Introduction
Attribution is one of the most discussed—and most misunderstood—areas of digital analytics. Despite years of new models, tools, and AI-driven promises, many organizations still rely heavily on last-click attribution. Not because it is accurate, but because it is simple, familiar, and easy to defend. Unfortunately, simplicity comes at a cost.
This article explains why last-click attribution still dominates, where it breaks down in modern digital journeys, and how organizations should think about attribution as a directional decision framework rather than a source of absolute truth.
What Attribution Is Supposed to Do
Attribution exists to answer one question:
“Which marketing efforts meaningfully influenced outcomes?”
In practice, attribution should:
- Guide budget allocation
- Reveal channel interactions
- Support strategic decisions
Attribution is not designed to assign moral credit—it is designed to improve decisions.
Why Last-Click Attribution Became the Default
Last-click attribution persists for structural reasons.
Why teams rely on it
- It is easy to understand
- It produces clean numbers
- It aligns with conversion-focused KPIs
- It fits legacy reporting models
Last-click feels objective—even when it is incomplete.
How Last-Click Attribution Actually Works
Last-click assigns 100% of conversion credit to the final touchpoint before conversion.
What it ignores
- Early discovery interactions
- Mid-funnel education
- Trust-building content
- Repeat visits across channels
The entire journey is reduced to the final step.
Where Last-Click Attribution Fails in Modern Journeys
Modern user behavior exposes last-click limitations.
Failure scenarios
- Long decision cycles
- Multiple device usage
- Content-driven trust building
- Brand and non-brand search interplay
The more complex the journey, the less accurate last-click becomes.
The Hidden Bias Last-Click Introduces
Last-click attribution skews optimization.
Common distortions
- Overinvestment in branded search
- Undervaluation of SEO and content
- Short-term performance bias
- Channel competition instead of cooperation
Channels that close get rewarded. Channels that create demand get penalized.
Overview of Common Attribution Models
| Model | How It Assigns Credit | Main Limitation |
|---|---|---|
| Last-click | 100% to final touch | Ignores journey |
| First-click | 100% to first touch | Ignores closing influence |
| Linear | Even split across touches | Assumes equal impact |
| Time-decay | More weight to recent touches | Still biased toward closers |
| Data-driven | Algorithmic weighting | Opaque and sample-dependent |
No model is perfect. Each reflects assumptions.

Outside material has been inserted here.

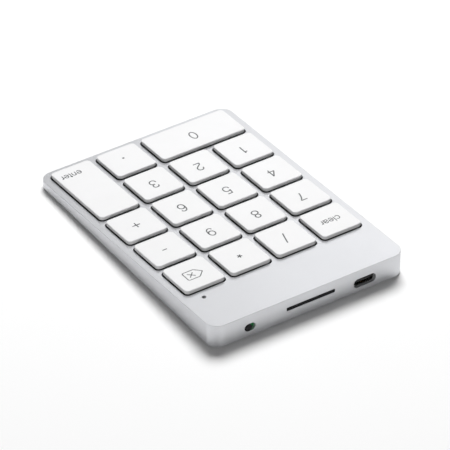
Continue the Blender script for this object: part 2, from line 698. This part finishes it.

Why Data-Driven Attribution Is Not a Silver Bullet
Data-driven models promise objectivity.
But they depend on:
- Sufficient data volume
- Stable tracking
- Consistent event definitions
When inputs are flawed, outputs are misleading—just faster.
Attribution vs Contribution: A Critical Distinction
Attribution answers “who gets credit.”
Contribution answers “what helps the system work.”
Contribution analysis focuses on:
- Assisted conversions
- Path frequency
- Channel interaction patterns
This perspective supports system-level optimization.
How Mature Teams Actually Use Attribution
High-performing organizations treat attribution cautiously.
They use it to:
- Identify trends, not absolutes
- Compare scenarios, not prove ownership
- Inform discussion, not end it
Attribution becomes a lens—not a verdict.
Designing Attribution for Decision Support
Effective attribution starts with intent.
Key design principles
- Align models with business questions
- Compare multiple views
- Track changes over time
Single-model reliance increases blind spots.
Common Attribution Mistakes to Avoid
- Treating attribution as financial accounting
- Using one model for all decisions
- Optimizing channels in isolation
- Ignoring data quality limitations
These mistakes turn attribution into a political tool.
Real-World Pattern: From Attribution Wars to Alignment
Before
- Channels competing for credit
- Budget decisions driven by last-click
- Undervalued upper-funnel efforts
Changes made
- Introduced assisted conversion reporting
- Compared multiple attribution views
- Shifted focus to contribution
After
- More balanced budgets
- Stronger funnel performance
- Reduced internal conflict
Alignment came from reframing attribution’s role.
Why Attribution Still Matters in 2026
Despite its flaws, attribution remains necessary.
- Budgets must be justified
- Channels interact more than ever
- AI-driven optimization depends on signals
The key is using attribution responsibly.
Final Takeaway
Last-click attribution dominates because it is easy—not because it is right.
Modern analytics teams:
- Recognize attribution limitations
- Focus on contribution over credit
- Use multiple perspectives
- Design for decision support
Attribution should guide better choices, not create false certainty.